As an Engineer by qualifications, Jean De Dieu was able to earn first class honors for both his graduate and postgraduate degrees. He completed this while pursuing a bachelor's degree in civil engineering at National University of Rwanda in Rwanda and a master's degree in construction project management at University of Manchester in England. Between January 2014 and August 2017, Jean De Dieu served as a part-time lecturer for project management courses at the University of Lay Adventists of Kigali (UNILAK).

== Early life and education ==
Jean De Dieu was born on 8 January 1987; he grew up and completed his secondary education at Petit Séminaire Rwesero in Gicumbi, Rwanda. Since 2007, Jean De Dieu attended formerly National University of Rwanda now University of Rwanda, in Rwanda, he graduated with Bachelor of Science in Civil Engineering in 2011. In 2012, Jean De Dieu enrolled in the University of Manchester in England to pursue a postgraduate degree, and he earned master's in construction project management there in 2013. Later in 2022, Jean De Dieu also enrolled in Nanyang Technological University for another postgraduate degree in Business Administration.

== Career ==
Following graduation from Petit Séminaire Rwesero in 2006, Jean De Dieu worked for a year as a mathematics, physics, and chemistry teacher at Lycée Muhura St Alexandre Sauli in Gatsibo, Rwanda. Jean De Dieu worked as a journalist at Radio Salus Rwanda, a Butare based radio station connected to the University of Rwanda, from 2007 to 2011 when he was a student at the National University of Rwanda. He was using Henri Jado as Pseudonym names while working as a journalist. Between January 2011 and August 2012, he was communication manager for GirlHub Rwanda, renamed to the Girl Effect, is a girl's life improving initiative which hosts Ni Nyampinga project in Rwanda, formed by collaboration between DFID and the Nike Foundation. He also worked for a year at Radio 10 Rwanda in Kigali between 2011 and 2012 before relocating to England to pursue postgraduate studies at University of Manchester. While in Manchester, he was project manager at Girl Impact Map, mapping tool affiliated to Girl Effect.

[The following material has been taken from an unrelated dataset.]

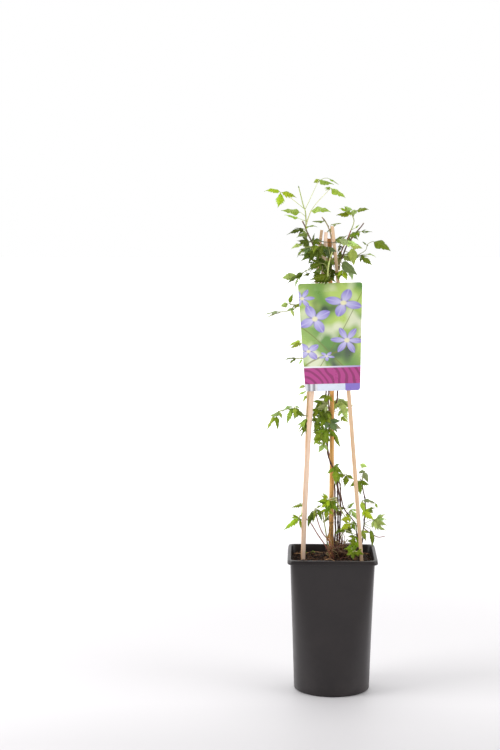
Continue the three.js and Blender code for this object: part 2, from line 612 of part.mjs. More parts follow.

In 2014 after graduating with master's in construction project management, Jean De Dieu joined the NPD Ltd, Rwanda based construction firm, he served as director of construction and engineering services. In October 2015, subsequently, he was promoted to position of director of business planning and development at the same company. The role he served until his cabinet appointment as the Minister of State for transport in the Rwanda Ministry of Infrastructure in Cabinet of Rwanda in August 2017. In addition, he worked at the University of Lay Adventists of Kigali (UNILAK) as a part-time lecturer for project management courses in master's program between since 2014 until 2017.

== Politics ==
On 30 August 2017, President Paul Kagame appointed Jean De Dieu Minister of State for Transport in the Ministry of Infrastructure in the Cabinet of Rwanda. At the age of 30, he was one of the youngest members of the cabinet at the time of his appointment. He served in the position until July 2019, when he was appointed High Commissioner of Rwanda to Singapore, Australia and New Zealand, and was concurrently accredited as Ambassador to Indonesia from May 2023. During his diplomatic tenure, he also served as Dean of the African Group of Ambassadors in Singapore, representing African diplomatic missions to the Asia-Pacific business community.

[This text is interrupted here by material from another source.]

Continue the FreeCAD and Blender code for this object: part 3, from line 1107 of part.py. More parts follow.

In July 2025, Jean De Dieu returned to the Ministry of Infrastructure as Minister of State. During his second tenure, he was involved in reforms to Kigali's public transport system, including the introduction of a service-based contracting model for bus operators and the development of dedicated bus lanes and digital passenger-information systems. He also signed a directive requiring public institutions to ensure that at least 30% of newly procured vehicles were fully electric as part of Rwanda's clean-mobility policy. In October 2025, he presided over the inauguration of 151 kilometres of upgraded roads in the Eastern, Southern and Western provinces. He also reported on progress of the Ngoma–Ramiro Road project and participated in government activities concerning the Nyabarongo II Multipurpose Dam and renewable-energy development. In January 2026, he represented Rwanda at the announcement of a new direct air service between Muscat and Kigali. Jean De Dieu left the Ministry in 2026 following a Cabinet reshuffle.

== Recognition ==
Jean De Dieu appeared on the list of 2019 most influential young Africans by African youth Awards.